In 2005, after the merger had closed, LG&E/KU sought FERC authorization to withdraw from MISO, and proposed instead to offer transmission service over their combined transmission systems through a stand-alone Open Access Transmission Tariff (OATT). In order to provide transmission customers the benefits of non-pancaked transmission rates comparable to those enjoyed while LG&E/KU belonged to MISO, it also adopted a De-pancaking Mitigation mechanism involving transmission rates for new service into and through its system from MISO.

Under that mechanism, certain load-serving municipal electric utilities within the LG&E/KU footprint that purchase power from generation sources in MISO receive a credit for transmission service under the LG&E/KU OATT equal to charges for transmission and ancillary services they paid under the MISO Tariff. In addition, LG&E/KU waived transmission and ancillary service charges under the LG&E/KU OATT for power delivered by such customers from generation sources connected to the LG&E/KU system into MISO. As a result, load-serving utilities within the LG&E/KU footprint have continued to obtain transmission service through the KG&E/KU and the MISO systems for a single, non-pancaked transmission charge.

Termination of De-pancaked Mitigation Mechanism

In August 2018, LG&E/KU filed an application with the FERC to terminate the De-pancaking Mitigation provisions. In considering this request, the FERC rejected arguments that any market power mitigation measures either (a) must remain in effect in perpetuity, or (b) have a finite term. Instead, the FERC explained that the De-Pancaking Mitigation measures could be terminated “if LG&E/KU has demonstrated that loads located in the LG&E/KU market will continue to have access to a sufficient number of competitive suppliers after the mitigation is removed.”

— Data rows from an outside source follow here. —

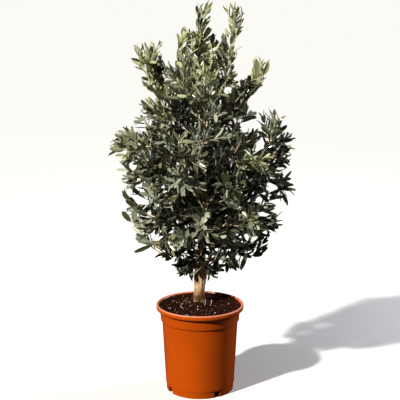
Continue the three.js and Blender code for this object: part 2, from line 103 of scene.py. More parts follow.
# The points, faces and material numbers of a model that is to be copied. The model is removed
def takeShape(piece):
    points = np.array([vertex.co[:] for vertex in piece.data.vertices])
    faces = np.array([face.vertices[:] for face in piece.data.polygons])
    sides = np.array([face.material_index for face in piece.data.polygons])
    bpy.data.objects.remove(piece)
    return points, faces, sides


def shadeSmooth(piece, angle):
    makeActive(piece)
    bpy.ops.object.shade_smooth_by_angle(angle=math.radians(angle))


# Corners of a profile, each (out, height, rounding), made into points with soft bends
def roundedProfile(corners, steps):
    points = []
    for i, (out, height, rounding) in enumerate(corners):
        corner = Vector((out, height))
        if not rounding:
            points.append(corner)
            continue
        before = corner + (Vector(corners[i - 1][:2]) - corner).normalized() * rounding
        after = corner + (Vector(corners[i + 1][:2]) - corner).normalized() * rounding
        for k in range(steps + 1):
            t = k / steps
            points.append(before * (1 - t) ** 2 + corner * 2 * t * (1 - t) + after * t ** 2)
    return points


# A profile drawn vertex by vertex and spun round the pot's axis
def spinProfile(points, steps):
    deselectAll()
    bpy.ops.mesh.primitive_plane_add(size=0.001)
    piece = bpy.context.object
    bpy.ops.object.mode_set(mode="EDIT")
    bpy.ops.mesh.select_all(action="SELECT")
    bpy.ops.mesh.merge(type="CENTER")
    bpy.ops.transform.translate(value=(points[0].x, 0, points[0].y))
    for here, there in zip(points, points[1:]):
        step = (there.x - here.x, 0, there.y - here.y)
        bpy.ops.mesh.extrude_vertices_move(TRANSFORM_OT_translate={"value": step})
    bpy.ops.mesh.select_all(action="SELECT")
    bpy.ops.mesh.spin(steps=steps, angle=math.tau, center=(0, 0, 0), axis=(0, 0, 1))
    bpy.ops.mesh.select_all(action="SELECT")
    bpy.ops.mesh.remove_doubles(threshold=0.00003)
    bpy.ops.mesh.normals_make_consistent(inside=False)
    bpy.ops.object.mode_set(mode="OBJECT")
    return piece


# A bend is three points: where it starts, what it leans towards, and where it ends

def bow(start, end, side, share):
    return (start, (start + end) / 2 + side * (share * (end - start).length), end)


def pointOn(bend, t):
    return bend[0] * (1 - t) ** 2 + bend[1] * (2 * t * (1 - t)) + bend[2] * t ** 2


def headingOn(bend, t):
    return ((bend[1] - bend[0]) * (1 - t) + (bend[2] - bend[1]) * t).normalized()


def pathOf(bend, steps):
    return [pointOn(bend, k / steps) for k in range(steps + 1)]


def lengthOf(bend):
    path = pathOf(bend, 12)
    return sum((b - a).length for a, b in zip(path, path[1:]))


def pointAtHeight(bend, height):
    path = pathOf(bend, 64)
    return next((point for point in path if point.z >= height), path[-1])


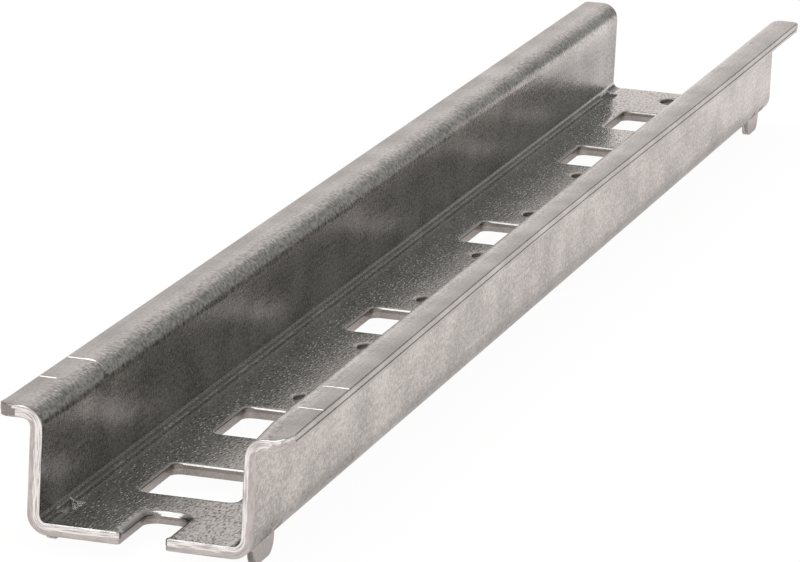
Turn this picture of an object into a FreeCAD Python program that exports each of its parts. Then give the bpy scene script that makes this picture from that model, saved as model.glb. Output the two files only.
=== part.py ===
# Mounting rail of top-hat section, 35 mm wide and 15 mm high, for devices that clip on its two lips.
# One strip of 1.5 mm zinc-plated steel, bent along its length and punched: one solid, node "rail".
# Frame: X along the rail, Y across it, Z up. The origin lies midway along, under the middle of the
# channel, on the plane of the four feet. The end with the open slot points towards -X.
import FreeCAD, Part
import os

import Sketcher

NODE = "rail"

# Driving dimensions in millimetres
SIZES = {
    "rail_length": 280.0,
    "lip_span": 35.0,
    "rail_height": 15.0,
    "channel_width": 27.0,
    "sheet_thickness": 1.5,
    "bend_radius": 1.0,
    "lip_corner_radius": 1.3,
    "pitch": 28.8,
    "window_length": 14.0,
    "window_width": 12.0,
    "window_corner_radius": 1.2,
    "small_hole_diameter": 4.0,
    "end_hole_diameter": 5.3,
    "end_hole_inset": 7.0,
    "end_slot_length": 10.4,
    "end_slot_width": 5.3,
    "end_slot_radius": 1.8,
    "end_slot_shift": 0.4,
    "mouth_radius": 0.6,
    "foot_depth": 1.9,
    "foot_length": 7.6,
    "foot_thickness": 0.9,
    "foot_inset": 7.8,
    "foot_side_gap": 0.9,
    "foot_corner_radius": 1.9,
    "nick_length": 5.0,
    "nick_width": 1.7,
    "nick_depth": 1.0,
    "nick_wall_gap": 0.3,
}
SMALL_HOLES = 6
WINDOWS = 4


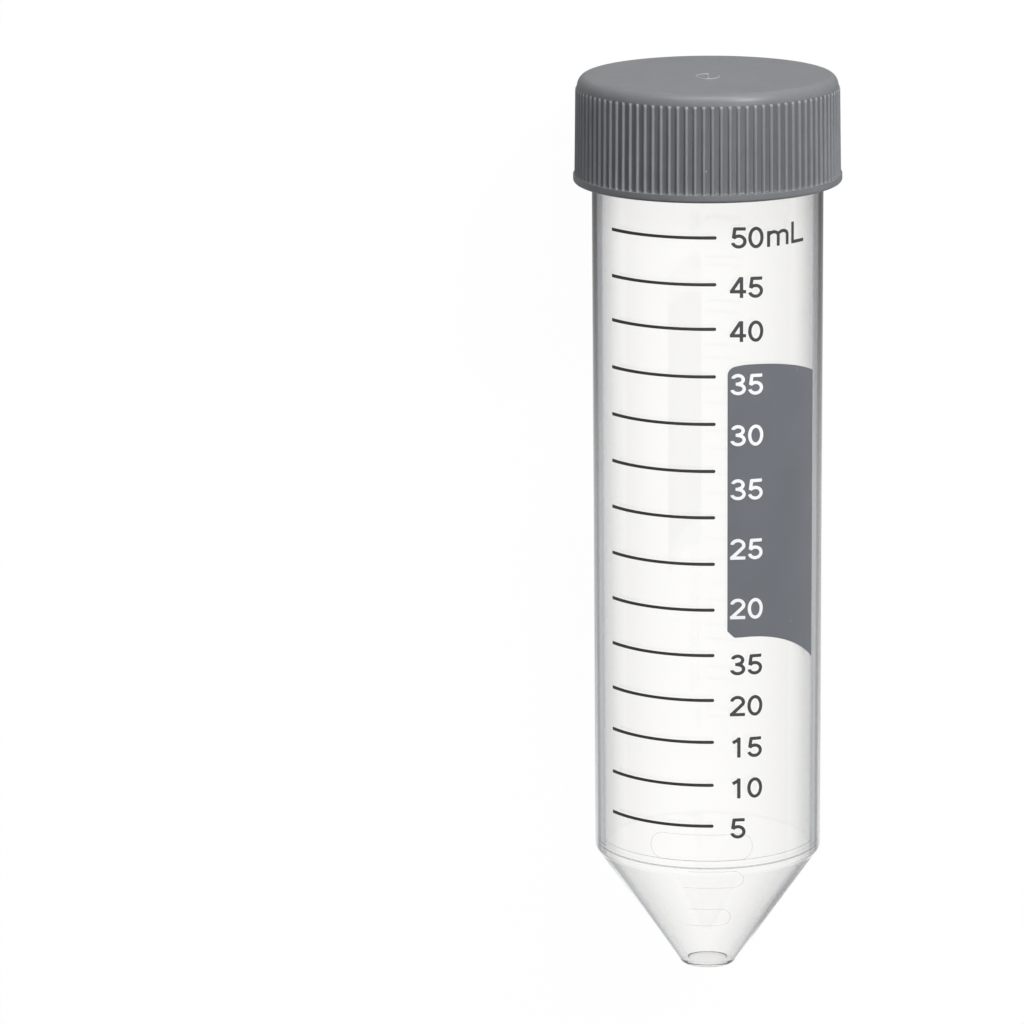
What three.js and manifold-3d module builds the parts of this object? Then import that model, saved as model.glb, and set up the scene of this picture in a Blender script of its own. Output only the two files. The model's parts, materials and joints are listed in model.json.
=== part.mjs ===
// A 50 ml centrifuge tube with a conical bottom, a printed scale and a ribbed screw cap.
//
// Units are millimetres. Every piece is modelled upright about the tube's axis, with z = 0 at the
// tip and the printed front facing -y. The closed tube can't stand on its cone, so the last group
// lays it down with the print on top: it rests on the cap's flange and on the barrel's lower edge,
// with the cap towards +Y. The origin is under the middle of the whole, on the surface it lies on.

import * as THREE from 'three';
import { mergeVertices } from 'three/addons/utils/BufferGeometryUtils.js';
import Module from 'manifold-3d';

const wasm = await Module();
wasm.setup();

// ---------------------------------------------------------------- driving dimensions

// Tube
const barrelRadius = 14.65;       // outside radius of the straight barrel
const wallThickness = 1.1;
const coneHeight = 16.14;         // from the tip to the barrel's lower edge
const barrelLength = 97.91;       // from the barrel's lower edge to the rim
const tipRadius = 3.5;            // flat on the end of the cone
const tipEdge = 0.4;              // bevel round that flat
const tipThickness = 0.95;
const rimEdge = 0.2;              // bevels of the rim

// Screw thread, single start, right-handed
const threadLead = 3;             // rise in one turn
const threadTurns = 1.65;
const threadDepth = 0.6;          // height of the ridges, on the tube and in the cap
const threadClearance = 0.25;     // from each ridge's crest to the wall it faces
const threadRootWidth = 1.4;
const threadCrestWidth = 0.7;
const threadRunOut = 0.06;        // share of the ridge's length in which each end sinks away
const threadSunk = 0.25;          // how far a ridge's root lies inside its wall
const threadBelowRim = 2;         // from the rim to the middle of the upper end of the tube's ridge
const threadAboveMouth = 1.4;     // from the cap's mouth to the middle of its ridge's lower end

// Cap
const capHeight = 13.5;
const capTopThickness = 1.5;
const capWall = 0.85;             // between the bore and the valleys between the ribs
const capEdgeRadius = 1;          // rounding of the top edge
const flangeStep = 0.68;          // how far the flange stands out from the valleys
const flangeHeight = 0.95;
const flangeSlope = 0.2;          // rise of the sloping shoulder above the flange
const flangeEdge = 0.15;          // bevel round the flange's lower edge
const ribCount = 96;
const ribWidth = 0.42;
const ribReachLow = 0.5;          // how far the ribs stand out at the flange
const ribReachHigh = 0.3;         // and at their upper ends
const ribEndBelowTop = 1.4;       // from the cap's top to the ribs' upper ends
const ribRunOut = 0.7;            // length in which a rib's upper end slopes into the wall
const ribSunk = 0.2;              // how far a rib's root lies inside the wall

// Seal
const sealThickness = 1;
const sealClearance = 0.3;        // round the disc, above it, and between it and the rim

// Print
const inkThickness = 0.1;
const inkGap = 0.02;              // between the ink and the corners of the wall
const markCount = 14;
const markBelowCap = 4.71;        // from the cap's mouth down to the highest mark
const markAboveCone = 6.61;       // from the barrel's lower edge up to the lowest mark
const lowMarkPitch = 5.547;       // spacing of the lowest marks; the others share the rest evenly
const lowMarkSteps = 3;
const markWidth = 0.3;
const markLeft = -14.05;          // ends of a mark, measured round the barrel from the front
const markRight = 0.93;
const patchLeft = 2.5;            // edges of the writing patch, measured the same way
const patchRight = 16.5;
const patchBelowCap = 20.95;      // from the cap's mouth down to the patch
const patchLength = 35.2;
const patchCorner = 1;            // bevelled corners on the left
const patchCrest = 5;             // where the top and bottom edges start to droop, round the barrel
const patchTopDroop = 0.017;      // fall of the edges, per square millimetre beyond that
const patchBottomDroop = 0.034;

// Fineness of the curved faces
const roundSides = 40;            // sides of a full circle, whose flats lie at the true radius
const edgeSteps = 3;              // chords in the cap's rounded top edge
const threadStepsPerTurn = 48;
const markColumns = 14;
const patchColumns = 14;

// ---------------------------------------------------------------- sizes that follow from them

const rimHeight = coneHeight + barrelLength;
const innerRadius = barrelRadius - wallThickness;
const tubeCrestRadius = barrelRadius + threadDepth;
const capBore = tubeCrestRadius + threadClearance;
const capCrestRadius = barrelRadius + threadClearance;
const capValleyRadius = capBore + capWall;
const flangeRadius = capValleyRadius + flangeStep;
const capCeiling = capHeight - capTopThickness;
const sealBase = rimHeight + sealClearance;
const capBase = sealBase + sealThickness + sealClearance - capCeiling;
const tubeThreadStart = rimHeight - threadBelowRim - threadLead * threadTurns;
const cornerStretch = 1 / Math.cos(Math.PI / roundSides); // from a flat's distance to a corner's
const inkRadius = barrelRadius * cornerStretch + inkGap;
const lowestMark = coneHeight + markAboveCone;
const evenMarksStart = lowestMark + lowMarkSteps * lowMarkPitch;
const markPitch = (capBase - markBelowCap - evenMarksStart) / (markCount - 1 - lowMarkSteps);
const patchTop = capBase - patchBelowCap;
const patchBottom = patchTop - patchLength;

// ---------------------------------------------------------------- materials

const clearPlastic = new THREE.MeshStandardMaterial({
  color: 0xeef1f2,
  roughness: 0.12,
  metalness: 0,
  transparent: true,
  opacity: 0.35,
});
const capPlastic = new THREE.MeshStandardMaterial({ color: 0x75777a, roughness: 0.5, metalness: 0 });
const sealFoam = new THREE.MeshStandardMaterial({ color: 0xf1f1ec, roughness: 0.8, metalness: 0 });
const patchInk = new THREE.MeshStandardMaterial({ color: 0x777a80, roughness: 0.6, metalness: 0 });
const markInk = new THREE.MeshStandardMaterial({ color: 0x2c2c2e, roughness: 0.5, metalness: 0 });

// ---------------------------------------------------------------- shaping helpers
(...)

In support of its request, LG&E/KU argued that market conditions in the Midwest have changed substantially since the adoption of the De-pancaking Mitigation mechanism. LG&E/KU submitted an analysis showing that the wholesale requirements customers within its boundaries have many more sources of power available today than in 1998; that many of those customers had successfully solicited power supply arrangements from suppliers other than LG&E/KU; and that a delivered-price test revealed more than 100 entities with capacity that could be delivered into the LG&E/KU footprint at competitive rates. After reviewing the record, the FERC found that:

…the Merger continues to be consistent with the public interest without the De-pancaking Mitigation because the record shows that loads located in the LG&E/KU market will continue to have access to a sufficient number of competitive suppliers after the mitigation is removed.

Transition Period

At the time of the FERC’s acceptance of the De-pancaking Mitigation, all wholesale requirements customers connected to the LG&E/KU system had long-term contracts to purchase the electricity needed to meet their bulk power supply requirements from LG&E/KU. Some of those customers have now terminated the purchase of power from LG&E/KU and are purchasing power from third-party suppliers, while other customers are in the process of doing so.

Nevertheless, the FERC was concerned that these customers may have made arrangements to procure power from generation sources located outside of the LG&E/KU footprint in reliance on the De-pancaking Mitigation measures. Therefore, as a condition of their termination, the FERC required that the De-pancaking Mitigation measures remain in effect for all wholesale requirements customers dependent upon the MISO transmission system during a transition period equal to the initial term of each power purchase agreement entered into by each such customer.

Commission La Fleur’s Dissent

Although the FERC granted the request to terminate the De-pancaking Mitigation provisions after a transition period, Commissioner LaFleur was concerned that the delivered price test provided by LG&E/KU showed that customers would have limited access to alternative generation suppliers during periods of the year when the market is highly or moderately concentrated. She also believes that because the solicitations relied on by LG&E/KU were conducted while the De-pancaking Mitigation mechanism was in place, they were insufficient evidence of adequate competitive options that might be available without mitigation. She therefore would have preferred that the FERC set the matter for an evidentiary hearing in order to confirm that the wholesale requirements customers connected to the LG&E/KU system would have adequate access to competitive third party generation suppliers after the mitigation was terminated. With due regard for rate pancaking, she concluded by saying that:

…while people frequently talk about how the sausage gets made, this case shows how the pancakes get made. While a single pancake may be fine, I do not believe that LG&E/KU should be able to force feed a short stack of pancakes to [the wholesale requirements customers]. Without better ingredients than are presented in this record, the conclusion that these customers have adequate menu alternatives is half-baked at best. While I expect the majority would rather than I hop to their decision, I am not waffling, and respectfully dissent.

Conclusions

The order reflects the FERC’s pragmatic attitude in determining whether horizontal market power mitigation measures are needed to protect against potential adverse effects of utility mergers on competition. Although termination of the De-pancaking Mitigation mechanism might affect the ability of some potential suppliers to serve loads within the LG&E/KU market economically, the FERC was satisfied that loads located in the LG&E/KU market would continue to have access to a sufficient number of competitive suppliers after the mitigation is removed. Although Commissioner LaFleur would have preferred that there be additional evidence to support the FERC’s conclusion, the transition arrangements provide a reasonable opportunity for affected wholesale customers of LG&E/KU to test the FERC’s conclusions while seeking new supplies of electricity to take effect when their existing power purchase agreements with LG&E/KU expire.